Professor Christian Böttger: "Umtriebiges Management bei der ÖBB"
"Dass die ÖBB an einer Expansion interessiert ist, ist seit Längerem bekannt", sagte Professor Christian Böttger unserer Redaktion, Bahnexperte von der Hochschule für Technik und Wirtschaft Berlin. "Das Unternehmen hat ein sehr umtriebiges Management." Mit der Übernahme der Nachtzüge habe man hierzulande außerdem ein positives Image aufgebaut. Er denkt, dass die großen Probleme beim Start von Go-Ahead in Bayern durchaus ein Grund für den Verkauf gewesen sein könnten. Die ÖBB scheint überzeugt zu sein, es besser hinzubekommen. Go-Ahead Deutschland werde "von der Expertise und dem Know-how der ÖBB-Personenverkehr AG profitieren", teilte ÖBB-Vorständin Stock mit.
"Ich stehe der Übernahme positiv gegenüber", sagt auch der SPD-Bundestagsabgeordnete Christoph Schmid. "Nachdem das Verkehrsunternehmen regelmäßig mit Negativmeldungen in den Medien stand, hoffe ich nun, dass mit Veränderungen in der Unternehmensstruktur Verbesserungen eintreten." Als passionierter Bahnfahrer kenne er das österreichische Unternehmen gut und konnte sich stets auf die Züge der ÖBB verlassen. "Wenn die ÖBB bei Go Ahead diesen Standard erreicht, dann kann die Mobilitätswende gelingen!", teilte Schmid mit.
Der Name "Go-Ahead" wird in Deutschland durch die Übernahme wohl bald verschwinden.
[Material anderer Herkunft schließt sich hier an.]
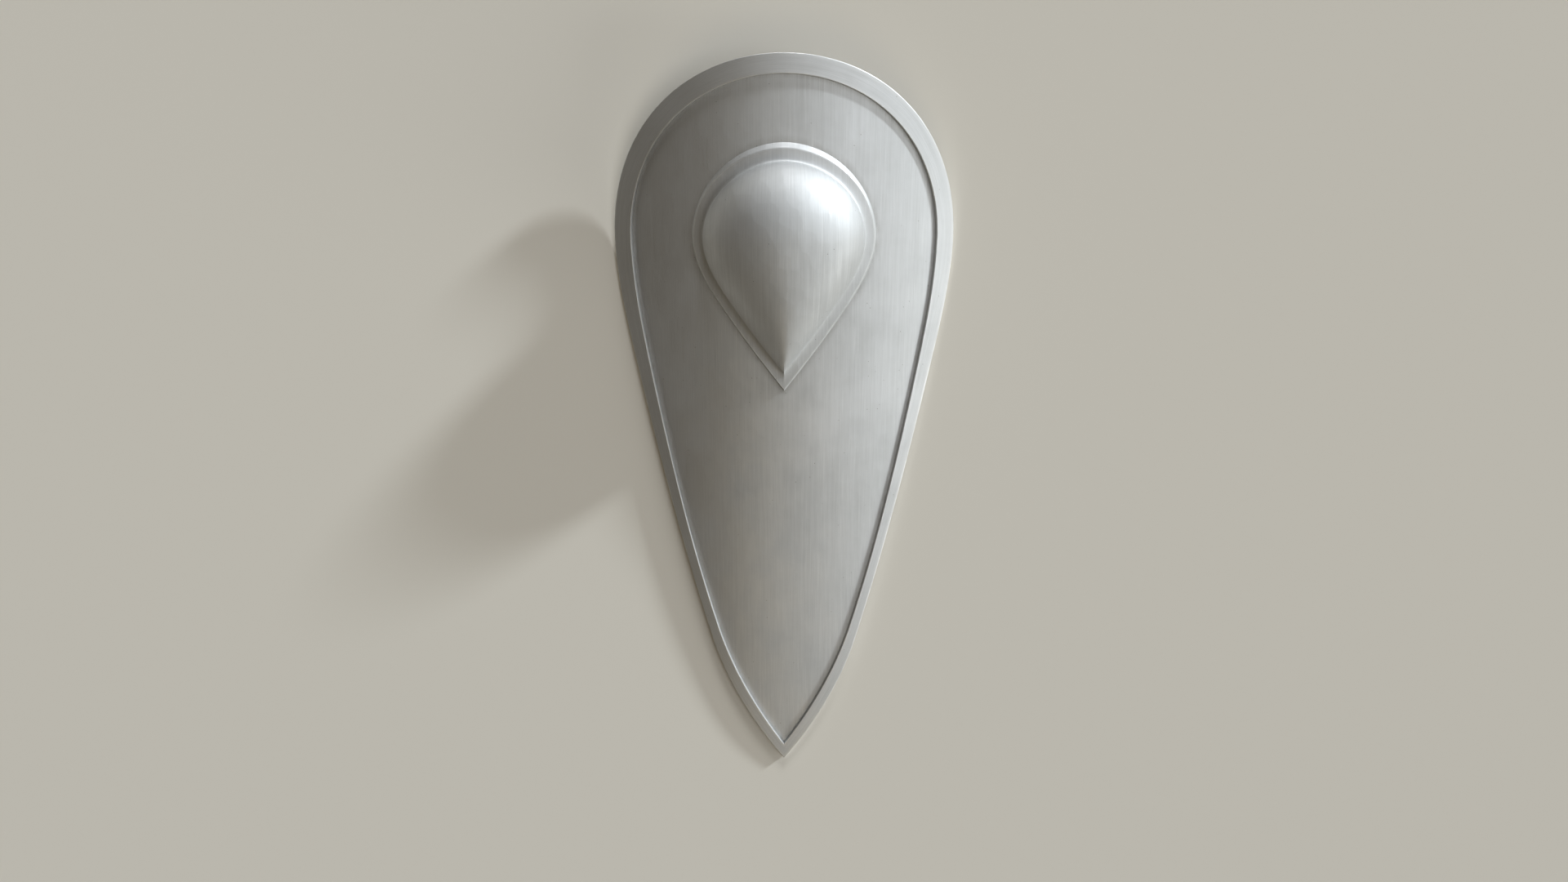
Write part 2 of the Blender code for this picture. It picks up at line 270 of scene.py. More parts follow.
BEHIND = -(PLATE_THICK + SEAT_BEHIND)
RIM_LOWEST = BEHIND - RIM_SHEET
corners = coarse_ring(0.0, RIM_LOWEST + RIM_EDGE) + coarse_ring(0.0, RIM_RISE - RIM_EDGE)
corners += coarse_ring(RIM_EDGE, RIM_LOWEST) + coarse_ring(RIM_EDGE, RIM_RISE)
lower = [c for c in corners if c.y < 0.0]
upper = [c for c in corners if c.y > 0.0]
heel = min(lower, key=lambda c: c.y)
for _ in range(SETTLE_PASSES):
    tilt = max(atan2(heel.z - c.z, c.y - heel.y) for c in upper)
    heel = min(lower, key=lambda c: c.y * sin(tilt) + c.z * cos(tilt))
turned = [Matrix.Rotation(tilt, 3, "X") @ c for c in corners]
middle = (min(c.y for c in turned) + max(c.y for c in turned)) / 2
lying = Matrix.Translation((0.0, -middle, -min(c.z for c in turned))) @ Matrix.Rotation(tilt, 4, "X")
worked_out = [lying @ c for c in corners]
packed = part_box("rim")[1]
off = max(c.x for c in worked_out) - packed.x, max(c.y for c in worked_out) - packed.y
print("tilt in degrees:", round(degrees(tilt), 3), "off the packed rim in mm:", [in_mm(x, 4) for x in off])

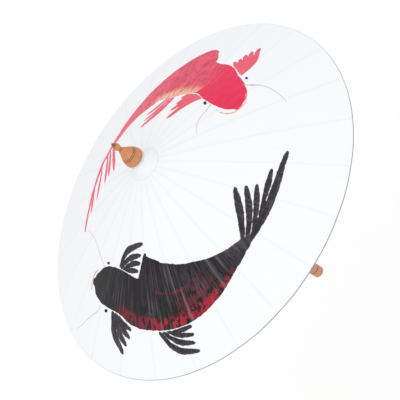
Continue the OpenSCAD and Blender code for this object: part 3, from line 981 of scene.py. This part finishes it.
def turned_piece(name, sections, lift, segments=112):
    """A piece turned about the shaft. sections are runs of (radius, height) in mm, each from the last one's end."""
    rows, last = [], []
    for section in sections:
        run, last = last + section, section[-1:]
        points = curve_through(run, 6) if len(run) > 2 else np.array(run, float)
        for r, z in points:
            if not rows or math.hypot(r - rows[-1][0], z - rows[-1][1]) > 0.02:
                rows.append((max(r, 0.0), z))
    mesh = bpy.data.meshes.new(name)
    shape = bmesh.new()
    rings = []
    for r, z in rows:
        height = (z + lift) * MM
        if r < 0.02:
            rings.append([shape.verts.new((0, 0, height))])
            continue
        angles = [2 * math.pi * k / segments for k in range(segments)]
        rings.append([shape.verts.new((r * MM * math.cos(a), r * MM * math.sin(a), height)) for a in angles])
    for low, high in zip(rings, rings[1:]):
        for k in range(segments):
            n = (k + 1) % segments
            corners = [low[k % len(low)], low[n % len(low)], high[n % len(high)], high[k % len(high)]]
            shape.faces.new(list(dict.fromkeys(corners)))
    bmesh.ops.recalc_face_normals(shape, faces=shape.faces)
    shape.to_mesh(mesh)
    shape.free()
    mesh.shade_smooth()
    mesh.set_sharp_from_angle(angle=math.radians(38))
    return link(bpy.data.objects.new(name, mesh))


def settle(piece, body, slot, *nodes):
    """Puts a piece on its body and hides the CAD nodes that it replaces. slot is not used."""
    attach(piece, body)
    if nodes:
        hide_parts(*nodes)


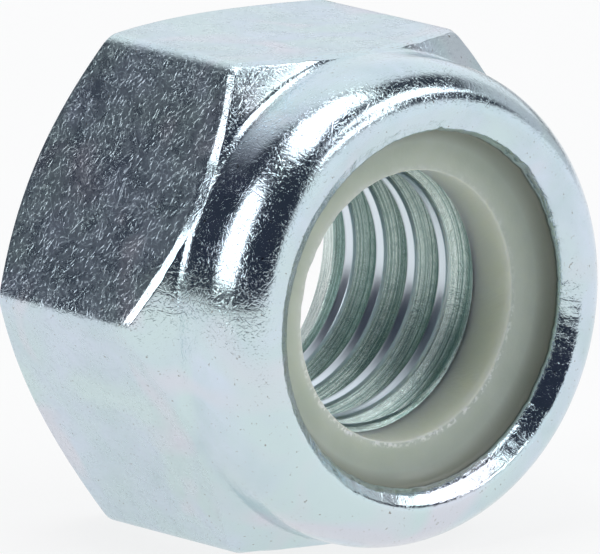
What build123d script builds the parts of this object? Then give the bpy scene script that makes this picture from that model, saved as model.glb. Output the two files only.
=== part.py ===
"""M8 hexagon lock nut with a nylon insert, lying on one of its six flats.

The steel nut is one forging: a threaded hexagon with turned cones at both ends and, at the front, a
thin collar that is rolled inwards over a nylon ring. The ring's bore is smaller than the screw, so
the screw cuts its way through it and is gripped.

The thread axis runs along X. The bearing face looks to -X and the rolled collar to +X. Two of the
flats are level, and the lower one lies on the plane Z = 0. The origin is on that plane, under the
thread axis, half way along the nut. Sizes are in millimetres and degrees.
"""

import os
from math import ceil, cos, radians, sin, tan

from build123d import *
from build123d.topology import SkipClean

# ---------------------------------------------------------------- driving dimensions
# Hexagon
nut_height = 9.5
across_flats = 12.9
corner_radius = 0.5
bearing_diameter = 12.3  # ring that seats on the work
bearing_cone_angle = 36.5  # from the bearing face
front_cone_angle = 40.0  # from the bearing face

# Collar: a thin wall that curls in over the ring and ends in a bevelled lip
collar_diameter = 12.8
collar_height = 2.7  # rim down to where the front cone meets the middle of a flat
collar_wall = 0.65
neck_radius = 0.5  # fillet where the front cone runs into the collar
curl_length = 1.73  # along the axis, from the straight wall to the rim
curl_reach = 1.22  # across it, from the straight wall to the rim
curl_break = 40.0  # how far the curl turns before it tightens
rim_width = 0.06  # flat left on top of the curl
lip_width = 0.46  # bevel from the rim to the lip's edge, across the axis
lip_drop = 0.41  # the same bevel, along the axis
lip_edge = 0.14  # thickness left at the lip

# Thread, M8 coarse, right-handed
major_diameter = 8.0
minor_diameter = 6.72
pitch = 1.25
flank_angle = 30.0  # of each flank, from a plane square to the axis
root_width = pitch / 8
thread_start = 0.65  # bearing face to the first groove in the steel, at the upper flat
bearing_countersink_diameter = 8.7
bearing_countersink_angle = 60.0  # included
seat_countersink_diameter = 7.08
seat_countersink_angle = 90.0  # included

# Nylon ring
seat_depth = 2.56  # rim down to the shoulder that the ring rests on
insert_bore_diameter = 7.08
insert_height = 1.5  # shoulder to the ring's inner edge
insert_edge = 0.1  # chamfer round the inner edge
insert_gap = 0.02  # left all round the ring where the collar closes on it

# ---------------------------------------------------------------- radii and heights that follow
apothem = across_flats / 2
corner_reach = apothem / cos(radians(30))
bearing_radius = bearing_diameter / 2
collar_radius = collar_diameter / 2
pocket_radius = collar_radius - collar_wall
ring_radius = pocket_radius - insert_gap
rim_radius = collar_radius - curl_reach
lip_radius = rim_radius - rim_width - lip_width
major_radius = major_diameter / 2
minor_radius = minor_diameter / 2
insert_bore_radius = insert_bore_diameter / 2

hexagon_height = nut_height - collar_height
seat_height = nut_height - seat_depth
curl_start = nut_height - curl_length
lip_height = nut_height - lip_drop
lip_under = lip_height - lip_edge
ring_top = seat_height + insert_height

front_cone_slope = tan(radians(front_cone_angle))
bearing_cone_height = (corner_reach - bearing_radius) * tan(radians(bearing_cone_angle))
front_cone_start = hexagon_height - (corner_reach - apothem) * front_cone_slope
neck_height = hexagon_height + (apothem - collar_radius) * front_cone_slope
neck_top = neck_height + neck_radius


def countersink_depth(diameter, angle):
    """Depth at which a countersink has narrowed to the bore."""
    return (diameter - minor_diameter) / 2 / tan(radians(angle / 2))


bearing_countersink_depth = countersink_depth(bearing_countersink_diameter, bearing_countersink_angle)
seat_countersink_depth = countersink_depth(seat_countersink_diameter, seat_countersink_angle)

# The curl is two arcs that meet in line, a wide one up from the wall and a tight one over to the rim
curl_turn = radians(curl_break)
curl_shift = (curl_length - curl_reach) / (sin(curl_turn) + cos(curl_turn) - 1)
wide_radius = curl_reach + curl_shift * cos(curl_turn)
tight_radius = wide_radius - curl_shift


def curl_inside(inset):
    """The curl's inner surface on the half section, this far in: a bevel under each of its arcs."""
    middle_radius = collar_radius - wide_radius + (wide_radius - inset) * cos(curl_turn)
    middle_height = curl_start + (wide_radius - inset) * sin(curl_turn)
    return [
        (collar_radius - inset, curl_start),
        (middle_radius, middle_height),
        (rim_radius, nut_height - inset),
    ]


# Planes: hexagons are drawn on the bearing face, and turned forms on a half section through the
# thread axis, where x is the radius and y the height above the bearing face
bearing_plane = Plane(origin=(-nut_height / 2, 0, apothem), x_dir=(0, 1, 0), z_dir=(1, 0, 0))
section_plane = Plane(origin=bearing_plane.origin, x_dir=(0, 1, 0), z_dir=(0, 0, -1))
thread_axis = Axis(bearing_plane.origin, bearing_plane.z_dir)

os.makedirs("parts", exist_ok=True)

# ---------------------------------------------------------------- one turn of the thread groove
# It starts at the upper flat, below the bearing face, and its profile reaches into the open bore
groove_reach = major_radius - minor_radius + root_width
groove_half_mouth = root_width / 2 + groove_reach * tan(radians(flank_angle))
turns_below = ceil((thread_start + groove_half_mouth) / pitch)
first_turn = thread_start - turns_below * pitch
turns = ceil((seat_height + groove_half_mouth - first_turn) / pitch)

groove_plane = Plane(
    origin=bearing_plane.origin + Vector(first_turn, 0, 0), x_dir=(0, 0, 1), z_dir=(0, 1, 0)
)

with BuildPart() as groove_turn:
    with BuildLine() as groove_path:
        Helix(pitch, pitch, major_radius, center=groove_plane.origin, direction=(1, 0, 0))
    with BuildSketch(groove_plane) as groove_profile:
        with BuildLine():
            Polyline(
                (major_radius, -root_width / 2),
                (major_radius, root_width / 2),
                (major_radius - groove_reach, groove_half_mouth),
                (major_radius - groove_reach, -groove_half_mouth),
                close=True,
            )
        make_face()
    sweep(path=groove_path.line, is_frenet=True)

# ---------------------------------------------------------------- nut body
with BuildPart() as nut_body:
    # Hexagonal blank, up to the neck of the collar
    with BuildSketch(bearing_plane) as blank:
        RegularPolygon(apothem, 6, major_radius=False)
        fillet(blank.vertices(), corner_radius)
    extrude(amount=neck_top)

    # Cones at both ends, and the fillet at the neck
    with BuildSketch(section_plane) as turned_form:
        with BuildLine():
            Polyline(
                (0, 0),
                (bearing_radius, 0),
                (corner_reach, bearing_cone_height),
                (corner_reach, front_cone_start),
                (collar_radius, neck_height),
                (collar_radius, neck_top),
                (0, neck_top),
                close=True,
            )
        make_face()
        neck_corner = turned_form.vertices().sort_by_distance((collar_radius, neck_height))[0]
        fillet(neck_corner, neck_radius)
    revolve(axis=thread_axis, mode=Mode.INTERSECT)

    # Outside of the collar, up over the curl and down to the lip
    with BuildSketch(section_plane) as collar_form:
        with BuildLine():
            wide = CenterArc((collar_radius - wide_radius, curl_start), wide_radius, 0, curl_break)
            tight = JernArc(wide @ 1, wide % 1, tight_radius, 90 - curl_break)
            Polyline(
                tight @ 1,
                (rim_radius - rim_width, nut_height),
                (lip_radius, lip_height),
                (0, lip_height),
                (0, neck_height),
                (collar_radius, neck_height),
                wide @ 0,
            )
        make_face()
    revolve(axis=thread_axis)

    # Pocket for the ring, under the curl, and open through the lip
    with BuildSketch(section_plane) as pocket_form:
        with BuildLine():
            Polyline(
                (0, seat_height),
                (pocket_radius, seat_height),
                *curl_inside(collar_wall),
                (lip_radius, lip_under),
                (lip_radius, nut_height),
                (0, nut_height),
                close=True,
            )
        make_face()
    revolve(axis=thread_axis, mode=Mode.SUBTRACT)

    # Bore at the thread's minor diameter, countersunk at both ends
    with BuildSketch(section_plane) as bore_form:
        with BuildLine():
            Polyline(
                (0, 0),
                (bearing_countersink_diameter / 2, 0),
                (minor_radius, bearing_countersink_depth),
                (minor_radius, seat_height - seat_countersink_depth),
                (seat_countersink_diameter / 2, seat_height),
                (0, seat_height),
                close=True,
            )
        make_face()

    # Its wall stays in two halves, and so the crest of the thread is in faces of half a turn
    with SkipClean():
        revolve(axis=thread_axis, revolution_arc=180, mode=Mode.SUBTRACT)
        other_half = bore_form.sketch.rotate(thread_axis, 180)
        revolve(other_half, axis=thread_axis, revolution_arc=180, mode=Mode.SUBTRACT)

        # Thread, cut turn by turn from below the bearing face to past the shoulder
        for turn in range(turns):
            add(groove_turn.part.translate((turn * pitch, 0, 0)), mode=Mode.SUBTRACT)

nut_body.part.label = "nut_body"
export_step(nut_body.part, "parts/nut_body.step")

# ---------------------------------------------------------------- nylon ring
with BuildPart() as nylon_insert:
    with BuildSketch(section_plane) as ring_form:
        with BuildLine():
            Polyline(
                (insert_bore_radius, seat_height),
                (ring_radius, seat_height),
                *curl_inside(collar_wall + insert_gap),
                (insert_bore_radius, ring_top),
                close=True,
            )
        make_face()
        inner_corner = ring_form.vertices().sort_by_distance((insert_bore_radius, ring_top))[0]
        chamfer(inner_corner, insert_edge)
    revolve(axis=thread_axis)

nylon_insert.part.label = "nylon_insert"
export_step(nylon_insert.part, "parts/nylon_insert.step")
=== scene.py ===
"""Looks of the M8 nylon insert lock nut: a zinc-plated steel nut with a rolled collar, and its nylon ring.

Metres, in the CAD frame: the thread axis runs along X at the height AXIS_Z, the bearing face looks
to -X and the nut lies on the plane Z = 0.

Both pieces are turned forms. Each mesh is a grid of columns round the thread axis, and each column
is the outline of the half section at its angle: height above the bearing face, and radius.
"""

import math

import bmesh
import bpy
import numpy as np
from mathutils import Matrix, Vector, noise


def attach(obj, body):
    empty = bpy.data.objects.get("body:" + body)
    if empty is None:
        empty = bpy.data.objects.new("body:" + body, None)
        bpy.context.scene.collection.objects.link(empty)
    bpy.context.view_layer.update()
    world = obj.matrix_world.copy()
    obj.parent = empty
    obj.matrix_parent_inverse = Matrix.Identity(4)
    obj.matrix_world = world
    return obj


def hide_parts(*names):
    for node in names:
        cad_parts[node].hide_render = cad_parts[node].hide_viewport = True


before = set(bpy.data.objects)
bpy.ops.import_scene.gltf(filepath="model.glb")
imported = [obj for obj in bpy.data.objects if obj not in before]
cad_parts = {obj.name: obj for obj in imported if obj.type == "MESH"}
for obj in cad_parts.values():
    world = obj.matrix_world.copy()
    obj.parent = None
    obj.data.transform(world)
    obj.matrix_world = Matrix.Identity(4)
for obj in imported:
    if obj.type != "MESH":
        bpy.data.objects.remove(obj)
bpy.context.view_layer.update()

MM = 0.001
WELD = 0.0005  # millimetres; corners nearer than this become one

# ---------------------------------------------------------------- sizes in millimetres, angles in radians
HEIGHT = 9.5
APOTHEM = 6.45
CORNER_RADIUS = 0.5
# Angle from the middle of a flat to where its rounded corner starts
FLAT_TURN = math.atan((APOTHEM - CORNER_RADIUS) * math.tan(math.radians(30)) / APOTHEM)
BEARING_RADIUS = 6.15
BEARING_SLOPE = math.tan(math.radians(36.5))
FRONT_SLOPE = math.tan(math.radians(40.0))
HEXAGON_HEIGHT = 6.8
FRONT_EDGE = 0.16

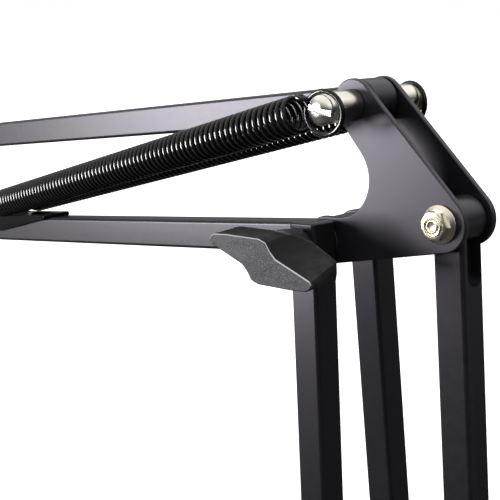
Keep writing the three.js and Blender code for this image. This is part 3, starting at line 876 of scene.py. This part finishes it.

Das Unternehmen soll aber seine rechtliche Eigenständigkeit bewahren und mit dem bestehenden Management weitergeführt werden. Auch für die rund 1000 Mitarbeiter in Bayern und Baden-Württemberg soll sich nichts ändern, sagte Sprecher Winfried Karg. Sie wurden am Donnerstag und Freitag per Mitarbeitervideokonferenz informiert.
Winfried Karg, Go-Ahead: "Für die Fahrgäste ändert sich nichts"
Und wie sieht es für die Kundinnen und Kunden aus? "Für die Fahrgäste ändert sich nichts", betont Karg. "Die Fahrzeuge, der Fahrplan, die Fahrpreise bleiben bestehen und laufen weiter wie bisher", sagt er. Die Verträge mit der Bayerischen Eisenbahngesellschaft sollen erfüllt werden. Für die Allgäuer Strecken laufen sie bis Ende 2033, für das Augsburger Netz bis Ende 2034.